#### [GIVEN EXERCISE]
What is needed is an exact copy of the lines from the line containing "with Locations((4.0, 77.0, MB_Z" to the line containing "bpy.data.objects.remove(obj)", both lines included, and nothing else.

#### [THE INPUT]
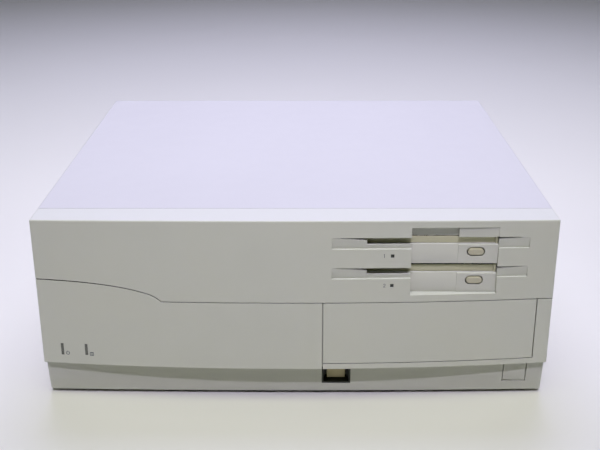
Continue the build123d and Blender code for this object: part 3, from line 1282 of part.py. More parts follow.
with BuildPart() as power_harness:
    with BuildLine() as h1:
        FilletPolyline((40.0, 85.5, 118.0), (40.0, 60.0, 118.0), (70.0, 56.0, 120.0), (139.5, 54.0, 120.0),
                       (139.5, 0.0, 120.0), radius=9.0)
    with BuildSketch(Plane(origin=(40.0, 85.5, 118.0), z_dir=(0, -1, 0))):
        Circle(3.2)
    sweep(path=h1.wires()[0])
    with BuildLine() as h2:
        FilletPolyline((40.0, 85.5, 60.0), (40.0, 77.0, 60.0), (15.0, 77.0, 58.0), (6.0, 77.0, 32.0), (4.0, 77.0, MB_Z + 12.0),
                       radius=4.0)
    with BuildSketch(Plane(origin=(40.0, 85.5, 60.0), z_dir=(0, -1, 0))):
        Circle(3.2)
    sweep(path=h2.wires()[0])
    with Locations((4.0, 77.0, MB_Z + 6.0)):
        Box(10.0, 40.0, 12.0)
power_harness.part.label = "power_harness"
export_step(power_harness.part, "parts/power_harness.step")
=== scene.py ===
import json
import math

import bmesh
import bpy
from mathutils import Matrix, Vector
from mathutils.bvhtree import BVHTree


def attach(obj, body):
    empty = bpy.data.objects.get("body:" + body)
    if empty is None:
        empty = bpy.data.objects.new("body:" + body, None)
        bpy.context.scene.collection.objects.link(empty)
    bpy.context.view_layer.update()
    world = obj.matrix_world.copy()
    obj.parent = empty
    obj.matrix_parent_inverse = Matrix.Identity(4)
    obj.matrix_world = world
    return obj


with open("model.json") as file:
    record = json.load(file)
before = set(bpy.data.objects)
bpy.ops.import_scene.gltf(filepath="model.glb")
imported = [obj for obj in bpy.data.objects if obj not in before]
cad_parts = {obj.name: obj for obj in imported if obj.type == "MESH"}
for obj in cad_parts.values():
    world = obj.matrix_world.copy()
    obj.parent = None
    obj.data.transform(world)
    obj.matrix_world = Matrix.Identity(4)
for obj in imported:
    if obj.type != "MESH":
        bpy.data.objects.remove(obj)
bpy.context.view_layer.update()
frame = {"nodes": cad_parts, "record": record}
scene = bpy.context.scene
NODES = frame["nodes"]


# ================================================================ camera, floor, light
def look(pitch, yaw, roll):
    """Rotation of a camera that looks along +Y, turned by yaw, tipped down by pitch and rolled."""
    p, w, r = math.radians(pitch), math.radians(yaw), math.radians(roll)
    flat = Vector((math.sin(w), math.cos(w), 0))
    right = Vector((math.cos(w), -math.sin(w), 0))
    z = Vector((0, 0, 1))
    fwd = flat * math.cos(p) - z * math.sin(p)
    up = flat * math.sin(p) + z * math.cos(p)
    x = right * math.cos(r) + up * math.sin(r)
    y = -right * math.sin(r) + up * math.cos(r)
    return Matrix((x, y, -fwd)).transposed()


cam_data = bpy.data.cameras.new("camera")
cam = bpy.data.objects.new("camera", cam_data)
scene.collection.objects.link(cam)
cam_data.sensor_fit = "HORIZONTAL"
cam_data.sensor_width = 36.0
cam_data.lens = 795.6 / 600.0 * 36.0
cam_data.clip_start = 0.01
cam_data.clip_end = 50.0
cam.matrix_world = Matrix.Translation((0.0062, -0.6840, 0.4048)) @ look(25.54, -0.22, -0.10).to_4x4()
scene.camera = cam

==

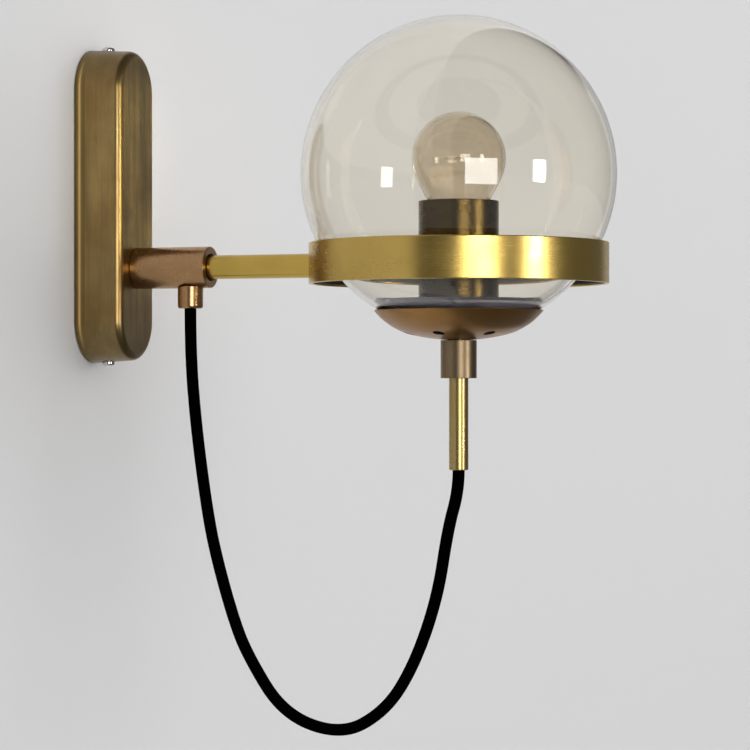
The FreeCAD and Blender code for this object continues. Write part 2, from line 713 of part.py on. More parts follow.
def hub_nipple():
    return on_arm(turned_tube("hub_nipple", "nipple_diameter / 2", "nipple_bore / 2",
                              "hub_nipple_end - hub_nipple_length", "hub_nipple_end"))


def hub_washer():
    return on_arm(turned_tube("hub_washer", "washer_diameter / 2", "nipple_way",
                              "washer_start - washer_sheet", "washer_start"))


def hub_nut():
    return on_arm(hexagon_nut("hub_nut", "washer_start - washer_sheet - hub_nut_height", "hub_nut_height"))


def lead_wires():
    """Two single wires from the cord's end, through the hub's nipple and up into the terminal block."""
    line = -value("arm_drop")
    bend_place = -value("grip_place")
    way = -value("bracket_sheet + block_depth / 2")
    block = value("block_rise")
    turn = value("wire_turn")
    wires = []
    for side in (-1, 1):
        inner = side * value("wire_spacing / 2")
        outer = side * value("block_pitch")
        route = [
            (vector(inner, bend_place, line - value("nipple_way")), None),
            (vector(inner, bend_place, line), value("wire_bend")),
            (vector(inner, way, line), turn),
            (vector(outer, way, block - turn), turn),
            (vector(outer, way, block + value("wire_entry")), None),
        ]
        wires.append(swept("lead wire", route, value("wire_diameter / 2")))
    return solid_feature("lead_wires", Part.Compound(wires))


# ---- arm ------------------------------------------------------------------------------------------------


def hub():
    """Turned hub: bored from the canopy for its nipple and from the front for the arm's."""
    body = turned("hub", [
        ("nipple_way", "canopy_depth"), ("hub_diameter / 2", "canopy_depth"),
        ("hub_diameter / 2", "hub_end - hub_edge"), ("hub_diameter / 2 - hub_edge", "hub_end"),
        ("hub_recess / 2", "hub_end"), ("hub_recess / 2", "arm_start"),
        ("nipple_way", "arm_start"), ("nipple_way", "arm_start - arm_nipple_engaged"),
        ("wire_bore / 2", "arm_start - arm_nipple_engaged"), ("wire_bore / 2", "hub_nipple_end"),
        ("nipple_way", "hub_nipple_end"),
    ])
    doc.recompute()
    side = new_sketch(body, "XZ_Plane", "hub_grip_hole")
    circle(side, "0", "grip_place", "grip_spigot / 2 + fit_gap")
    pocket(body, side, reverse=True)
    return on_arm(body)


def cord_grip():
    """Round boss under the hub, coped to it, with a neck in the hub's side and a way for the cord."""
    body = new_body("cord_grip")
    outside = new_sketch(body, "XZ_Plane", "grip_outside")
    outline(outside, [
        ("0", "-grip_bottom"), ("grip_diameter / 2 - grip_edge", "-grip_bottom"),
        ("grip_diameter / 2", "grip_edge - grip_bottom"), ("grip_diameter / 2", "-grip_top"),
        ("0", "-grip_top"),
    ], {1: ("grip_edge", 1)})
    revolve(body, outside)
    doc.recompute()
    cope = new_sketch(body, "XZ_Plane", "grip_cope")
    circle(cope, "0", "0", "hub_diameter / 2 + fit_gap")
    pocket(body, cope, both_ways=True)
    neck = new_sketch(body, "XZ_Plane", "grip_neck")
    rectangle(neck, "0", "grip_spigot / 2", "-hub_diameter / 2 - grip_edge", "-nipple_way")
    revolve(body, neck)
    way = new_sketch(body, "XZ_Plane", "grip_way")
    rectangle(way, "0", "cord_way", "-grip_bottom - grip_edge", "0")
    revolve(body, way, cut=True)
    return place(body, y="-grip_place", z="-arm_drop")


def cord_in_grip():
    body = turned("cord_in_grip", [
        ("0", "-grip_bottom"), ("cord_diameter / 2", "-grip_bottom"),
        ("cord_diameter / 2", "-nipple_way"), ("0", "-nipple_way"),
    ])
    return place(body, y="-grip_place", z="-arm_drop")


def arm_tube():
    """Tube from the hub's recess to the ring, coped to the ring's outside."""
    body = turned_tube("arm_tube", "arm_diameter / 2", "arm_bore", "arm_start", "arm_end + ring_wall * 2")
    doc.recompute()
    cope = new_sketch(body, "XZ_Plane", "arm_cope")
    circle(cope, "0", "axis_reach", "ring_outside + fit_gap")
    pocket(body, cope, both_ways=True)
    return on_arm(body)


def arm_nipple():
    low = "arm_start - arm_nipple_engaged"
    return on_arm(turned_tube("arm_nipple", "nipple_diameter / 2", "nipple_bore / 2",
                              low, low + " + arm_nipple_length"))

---

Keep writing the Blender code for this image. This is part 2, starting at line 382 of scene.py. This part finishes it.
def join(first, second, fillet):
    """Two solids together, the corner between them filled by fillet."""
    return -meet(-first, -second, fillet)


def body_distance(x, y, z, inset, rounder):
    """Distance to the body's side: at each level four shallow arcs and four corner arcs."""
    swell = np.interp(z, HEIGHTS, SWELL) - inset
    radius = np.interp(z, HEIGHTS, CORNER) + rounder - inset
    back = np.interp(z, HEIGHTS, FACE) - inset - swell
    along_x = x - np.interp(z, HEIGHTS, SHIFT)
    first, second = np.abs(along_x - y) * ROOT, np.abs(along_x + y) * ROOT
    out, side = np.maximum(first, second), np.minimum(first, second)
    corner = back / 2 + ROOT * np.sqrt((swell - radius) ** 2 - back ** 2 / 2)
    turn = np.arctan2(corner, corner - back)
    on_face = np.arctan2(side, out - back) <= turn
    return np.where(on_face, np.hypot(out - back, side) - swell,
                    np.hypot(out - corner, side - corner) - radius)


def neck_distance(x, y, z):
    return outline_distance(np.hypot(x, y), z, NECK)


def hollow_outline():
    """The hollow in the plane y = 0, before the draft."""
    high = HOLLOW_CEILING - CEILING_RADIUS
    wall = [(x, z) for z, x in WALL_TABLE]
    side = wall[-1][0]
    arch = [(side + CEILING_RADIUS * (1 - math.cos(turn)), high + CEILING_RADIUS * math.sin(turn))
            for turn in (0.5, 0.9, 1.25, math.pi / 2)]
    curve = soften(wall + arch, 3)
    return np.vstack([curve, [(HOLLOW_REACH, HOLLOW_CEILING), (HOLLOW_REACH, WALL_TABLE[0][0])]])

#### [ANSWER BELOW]
    with Locations((4.0, 77.0, MB_Z + 6.0)):
        Box(10.0, 40.0, 12.0)
power_harness.part.label = "power_harness"
export_step(power_harness.part, "parts/power_harness.step")
=== scene.py ===
import json
import math

import bmesh
import bpy
from mathutils import Matrix, Vector
from mathutils.bvhtree import BVHTree


def attach(obj, body):
    empty = bpy.data.objects.get("body:" + body)
    if empty is None:
        empty = bpy.data.objects.new("body:" + body, None)
        bpy.context.scene.collection.objects.link(empty)
    bpy.context.view_layer.update()
    world = obj.matrix_world.copy()
    obj.parent = empty
    obj.matrix_parent_inverse = Matrix.Identity(4)
    obj.matrix_world = world
    return obj


with open("model.json") as file:
    record = json.load(file)
before = set(bpy.data.objects)
bpy.ops.import_scene.gltf(filepath="model.glb")
imported = [obj for obj in bpy.data.objects if obj not in before]
cad_parts = {obj.name: obj for obj in imported if obj.type == "MESH"}
for obj in cad_parts.values():
    world = obj.matrix_world.copy()
    obj.parent = None
    obj.data.transform(world)
    obj.matrix_world = Matrix.Identity(4)
for obj in imported:
    if obj.type != "MESH":
        bpy.data.objects.remove(obj)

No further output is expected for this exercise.